Recent works such as EMO-SUPERB and SERAB have made notable contributions to SER but have limitations in terms of the diversity of languages, datasets, and the emphasis on out-of-domain generalization. This paper aims to address these limitations by introducing a large-scale benchmark that focuses on out-of-domain generalization and includes a diverse set of multilingual datasets.
Methodology
Dataset Selection and Preprocessing
A diverse collection of multilingual datasets was curated for the benchmark, covering various languages and emotional expressions. The datasets were preprocessed to ensure consistency and compatibility with the evaluation protocol. The maximum audio length was set to 30 seconds, and the audios were processed appropriately for each backbone model tested. The label space was remapped to a unified eight-class space to facilitate cross-dataset comparisons. The datasets used for out-of-domain evaluations were matched by having the same classes, excluding ‘other’.
Backbone Models
State-of-the-art speech representation models were employed as backbones for the benchmark. These models were selected based on their strong performance on various speech processing tasks and their ability to capture rich acoustic features. In addition to SSL models, the benchmark also evaluated MERT, a music recognition model, and CLAP, a contrastive learning model. The Whisper encoder, trained under an encoder-decoder setup for ASR, was also evaluated.
Model Architecture and Training
A simple multilayer perceptron (MLP) architecture with approximately 500K parameters was employed for emotion classification. The MLP consisted of two hidden layers and was trained for 100 epochs. Label smoothing with a factor of 0.1 was applied to improve generalization. Instead of averaging the features before classification, the MLP was executed on every feature frame, and the mean of the predictions was taken.
Logit Adjustment
To account for varying class distributions across datasets, logit adjustment was employed during evaluation. This technique adjusts the model’s output logits based on the difference between the training and testing dataset distributions, mitigating the impact of class imbalance and enabling fair comparisons.
Evaluation Protocol
The evaluation protocol established a subset of datasets as out-of-domain (OOD) eligible, which had the same exact classes after the class mapping. For each model, a performance matrix was constructed where the rows represented the training datasets and the columns represented the evaluation datasets. In-domain performance was indicated by diagonal elements, while off-diagonal elements corresponded to out-of-domain zero-shot performance. The quality of the backbone models was assessed based on three key metrics: in-domain separability, out-of-domain performance given training dataset, and average performance on unseen datasets.
Results and Discussion
In-domain Separability
The in-domain separability performance of various models was evaluated, focusing on their ability to distinguish between different emotional states in speech. The Whisper-Large-v2 model led in in-domain SER performance, with the highest mean accuracy and low variability across datasets. Other models like Whisper-Large-v3, Whisper-medium, WavLM-Large, and CLAP Music & Speech showed competent but slightly more variable performances. Models like Hubert Large, MERT v1 330M, and w2v-bert-2.0 exhibited the lowest accuracies with higher fluctuations in their effectiveness across different datasets.

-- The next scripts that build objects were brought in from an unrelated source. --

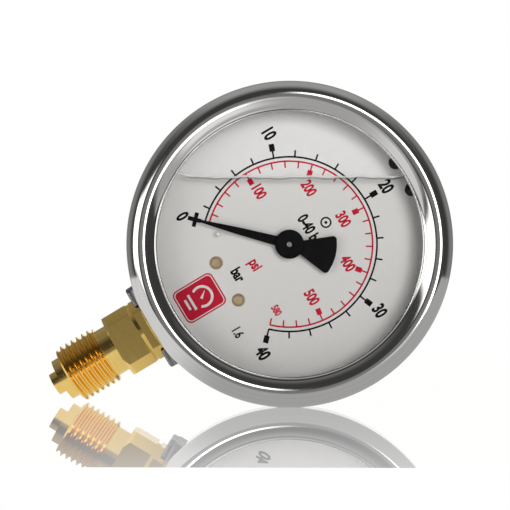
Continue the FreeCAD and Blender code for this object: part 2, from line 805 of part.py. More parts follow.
def make_pointer():
    """Blade, hub disc and fan tail, drawn towards 3 o'clock and turned to the zero mark."""
    front = pointer_back_y - pointer_thickness
    tip = pointer_tip_reach
    blade = flat([(0, -1.12), (11.5, -0.75), (tip - 0.3, -0.2), (tip, 0), (tip - 0.3, 0.2),
                  (11.5, 0.75), (0, 1.12)], front, pointer_back_y)
    hub = rod(0, 0, front, pointer_back_y, pointer_hub_radius)
    spread = math.radians(20.0)
    reach = 9.2
    fan_end = [(-reach * math.cos(a), reach * math.sin(a)) for a in
               (-spread, -spread / 2, 0, spread / 2, spread)]
    fan = flat([(-2.0, -0.3)] + fan_end + [(-2.0, 0.3)], front, pointer_back_y, 0.85)
    pointer = fused([blade, hub, fan]).cut(rod(0, 0, -beyond, 0, pointer_sleeve_radius))
    pointer.rotate(at_dial(0, 0), Vector(0, -1, 0), pointer_angle)
    return pointer


def make_pointer_bush():
    front = pointer_back_y - pointer_thickness
    disc = rod(0, 0, front - 0.6, front, pointer_boss_radius)
    rim = [e for e in disc.Edges if e.BoundBox.YMax < front - 0.5]
    disc = disc.makeFillet(0.45, rim)
    sleeve = rod(0, 0, front, dial_front_y - 0.6, pointer_sleeve_radius)
    return fused([disc, sleeve]).cut(rod(0, 0, -beyond, 0, pinion_front_radius))


def make_glycerine_fill():
    """The front layer of the liquid, between the pointer and the window, up to its level."""
    layer = rod(0, 0, liquid_front_y, liquid_back_y, liquid_radius)
    above = box(level_height, beyond, liquid_front_y - 1, liquid_back_y + 1, -beyond, beyond)
    above.rotate(at_dial(0, 0), Vector(0, -1, 0), level_direction)
    return layer.cut(above)


NODES = {
    "case": make_case,
    "case_collar": make_case_collar,
    "bezel_ring": make_bezel_ring,
    "window": make_window,
    "window_gasket": make_window_gasket,
    "fill_plug": make_fill_plug,
    "case_screws": make_case_screws,
    "connection": make_connection,
    "stem_seal": make_stem_seal,
    "throttle_screw": make_throttle_screw,
    "bourdon_tube": make_bourdon_tube,
    "tube_end_piece": make_tube_end_piece,
    "link": make_link,
    "link_tip_screw": make_link_tip_screw,
    "link_tail_pin": make_link_tail_pin,
    "movement_back_plate": make_back_plate,
    "movement_front_plate": make_front_plate,
    "movement_pillars": make_movement_pillars,
    "pillar_screws": make_pillar_screws,
    "mounting_screws": make_mounting_screws,
    "sector_gear": make_sector_gear,
    "sector_arbor": make_sector_arbor,
    "pinion_gear": make_pinion_gear,
    "pinion_arbor": make_pinion_arbor,
    "hairspring": make_hairspring,
    "hairspring_collet": make_hairspring_collet,
    "hairspring_stud": make_hairspring_stud,
    "dial": make_dial,
    "dial_pillars": make_dial_pillars,
    "dial_screws": make_dial_screws,
    "stop_pin": make_stop_pin,
    "pointer": make_pointer,
    "pointer_bush": make_pointer_bush,
    "glycerine_fill": make_glycerine_fill,
}

os.makedirs("parts", exist_ok=True)
for name, make in NODES.items():
    shape = make()
    bad = [s for s in shape.Solids if not s.isValid() or s.Volume <= 0]
    print(f"{name:22s} solids {len(shape.Solids)} volume {shape.Volume:9.2f} invalid {len(bad)}")
    shape.exportStep(f"parts/{name}.step")
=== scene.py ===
import math

import bmesh
import bpy
from mathutils import Matrix, Vector


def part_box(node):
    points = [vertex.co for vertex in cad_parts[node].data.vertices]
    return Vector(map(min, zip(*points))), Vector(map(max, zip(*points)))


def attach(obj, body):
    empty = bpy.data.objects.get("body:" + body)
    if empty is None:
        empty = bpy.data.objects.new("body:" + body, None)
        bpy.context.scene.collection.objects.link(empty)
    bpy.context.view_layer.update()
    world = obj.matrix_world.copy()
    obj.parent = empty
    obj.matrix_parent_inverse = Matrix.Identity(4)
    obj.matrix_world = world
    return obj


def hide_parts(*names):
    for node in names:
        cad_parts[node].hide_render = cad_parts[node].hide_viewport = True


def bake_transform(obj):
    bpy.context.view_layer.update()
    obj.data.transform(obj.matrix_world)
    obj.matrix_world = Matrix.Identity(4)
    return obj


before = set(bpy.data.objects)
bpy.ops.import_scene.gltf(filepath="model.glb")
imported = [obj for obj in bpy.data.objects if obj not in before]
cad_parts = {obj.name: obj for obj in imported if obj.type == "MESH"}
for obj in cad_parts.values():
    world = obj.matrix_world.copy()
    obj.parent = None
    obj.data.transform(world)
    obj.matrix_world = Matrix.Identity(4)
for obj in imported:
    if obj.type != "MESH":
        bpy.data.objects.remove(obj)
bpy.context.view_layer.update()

MM = 0.001


def axis_of(node):
    """The middle of a round node's box."""
    low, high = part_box(node)
    return (Vector(low) + Vector(high)) / 2


bezel_low, bezel_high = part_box("bezel_ring")
CENTRE = axis_of("bezel_ring")
DIAL_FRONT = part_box("dial")[0][1]
CREST = bezel_low[1]
BEZEL_REAR = bezel_high[1]

# The gauge lies rolled in the photograph: these are the picture's right and up.
ROLL = math.radians(59.1)
RIGHT = Vector((math.cos(ROLL), 0, math.sin(ROLL)))
UP = Vector((-math.sin(ROLL), 0, math.cos(ROLL)))
FRONT = Vector((0, -1, 0))

SEGMENTS = 384           # round the dial's axis
LIQUID_LEVEL = 14.2      # mm above the dial's centre, along UP
RIM_RADIUS = 34.3        # mm, of the bezel ring
RIM_SIDE = -14.0         # mm, y where its side starts behind the front round


# ---- points and meshes -------------------------------------------------------

def on_dial(x, z, y):
    """A point from the dial's centre, x and z in mm and y in metres."""
    return Vector((CENTRE.x + x * MM, y, CENTRE.z + z * MM))


def polar(radius, degrees):
    angle = math.radians(degrees)
    return radius * math.cos(angle), radius * math.sin(angle)


def finish_mesh(name, bm, material, smooth=None):
    bmesh.ops.recalc_face_normals(bm, faces=bm.faces)
    mesh = bpy.data.meshes.new(name)
    bm.to_mesh(mesh)
    bm.free()
    piece = bpy.data.objects.new(name, mesh)
    bpy.context.scene.collection.objects.link(piece)
    mesh.materials.append(material)
    if smooth is not None:
        for face in mesh.polygons:
            face.use_smooth = True
        mesh.set_sharp_from_angle(angle=math.radians(smooth))
    return piece


def lathe(name, section, material):
    """A closed section of (radius in mm, y in metres) turned round the dial's axis."""
    bm = bmesh.new()
    rings = []
    for n in range(SEGMENTS):
        angle = 2 * math.pi * n / SEGMENTS
        rings.append([bm.verts.new(on_dial(r * math.cos(angle), r * math.sin(angle), y))
                      for r, y in section])
    for n in range(SEGMENTS):
        here = rings[n]
        there = rings[(n + 1) % SEGMENTS]
        for k in range(len(section)):
            k2 = (k + 1) % len(section)
            bm.faces.new((here[k], here[k2], there[k2], there[k]))
    return finish_mesh(name, bm, material, 35)


def rounded(corners, steps=10):
    """A closed outline from (a, b, fillet radius) corners, as (a, b) points."""
    outline = []
    for n, (a, b, radius) in enumerate(corners):
        here = Vector((a, b))
        if radius == 0:
            outline.append(here)
            continue
        before = Vector(corners[n - 1][:2]) - here
        after = Vector(corners[(n + 1) % len(corners)][:2]) - here
        half = before.angle(after) / 2
        run = radius / math.tan(half)
        inward = (before.normalized() + after.normalized()).normalized()
        middle = here + inward * (radius / math.sin(half))
        start = here + before.normalized() * run - middle
        end = here + after.normalized() * run - middle
        sweep = start.angle(end)
        for k in range(steps + 1):
            share = k / steps
            blend = start * math.sin((1 - share) * sweep) + end * math.sin(share * sweep)
            outline.append(middle + blend / math.sin(sweep))
    return outline


def add_prism(bm, outline, front, back):
    """A closed plate between two depths in metres, from (x, z) points in mm."""
    near = [bm.verts.new(on_dial(x, z, front)) for x, z in outline]
    far = [bm.verts.new(on_dial(x, z, back)) for x, z in outline]
    bm.faces.new(near)
    bm.faces.new(far[::-1])
    for n in range(len(outline)):
        m = (n + 1) % len(outline)
        bm.faces.new((near[m], near[n], far[n], far[m]))


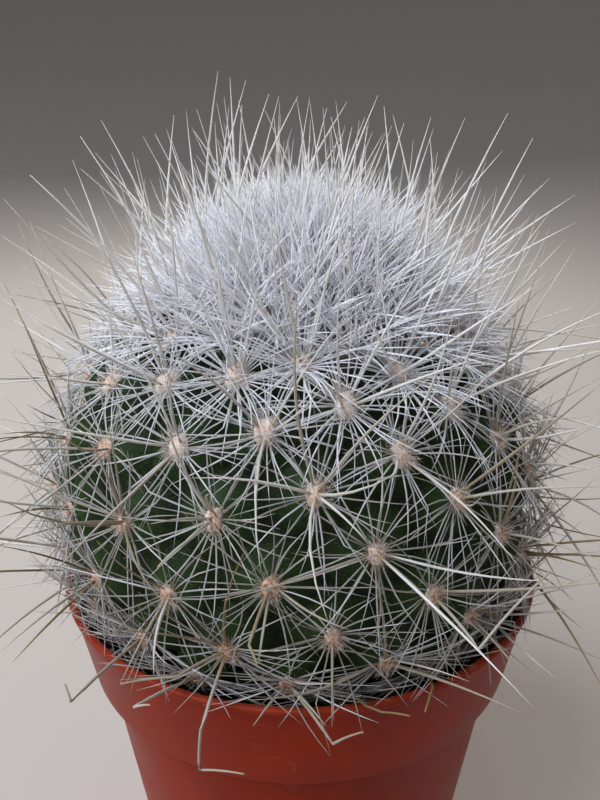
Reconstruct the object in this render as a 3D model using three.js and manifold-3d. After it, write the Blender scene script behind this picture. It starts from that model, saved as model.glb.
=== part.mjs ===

Out-of-domain Performance Given Training Dataset
The average out-of-domain performance for each model was evaluated. The Whisper models demonstrated the highest out-of-domain performance, indicating their superior generalization capabilities compared to the SSL models. However, there was high variability in OOD performance across training sets. Training on some datasets like BAUM led to much better OOD generalization than others like MELD.
Average Performance on Unseen Datasets
The average performance of the evaluated models on each dataset when the models were not trained on that dataset was assessed. The results highlighted the varying levels of difficulty across datasets, with some datasets posing greater challenges for out-of-domain generalization. Notably, EMOVO, MELD, and MEAD were the most challenging for models not trained on them, while models generalized best to URDU and AESDD.
General Outcomes
The Whisper models consistently achieved the highest scores across all metrics, further confirming their effectiveness in cross-lingual SER. However, the high standard deviations indicated that performance was quite variable depending on the specific train/test combination. This suggested that model robustness is still a challenge and there is room for improvement in developing models that perform consistently well across diverse datasets.
Conclusion
This paper introduced a comprehensive benchmark for evaluating the robustness and generalization of speech emotion recognition models across diverse languages and emotional expressions. The benchmark focused on less commonly used datasets to mitigate overfitting and encourage the development of more robust models. Through extensive experiments with state-of-the-art speech representation models, it was found that the Whisper model, primarily designed for automatic speech recognition, outperformed dedicated SSL models in cross-lingual SER.
The benchmark, along with the released code and evaluation protocol, serves as a valuable resource for the research community to assess and advance the state of cross-lingual SER. The insights gained from this work can guide future research efforts in developing more robust and generalizable SER models.
Future Works
Future directions include exploring advanced techniques for domain adaptation, few-shot learning, and meta-learning to further improve the generalization capabilities of SER models. Additionally, investigating the specific characteristics of datasets that contribute to better generalization can provide valuable insights for dataset design and selection. The hope is that this benchmark and its findings will inspire researchers to push the boundaries of cross-lingual SER and develop models that can effectively handle the diversity of languages and emotional expressions encountered in real-world applications.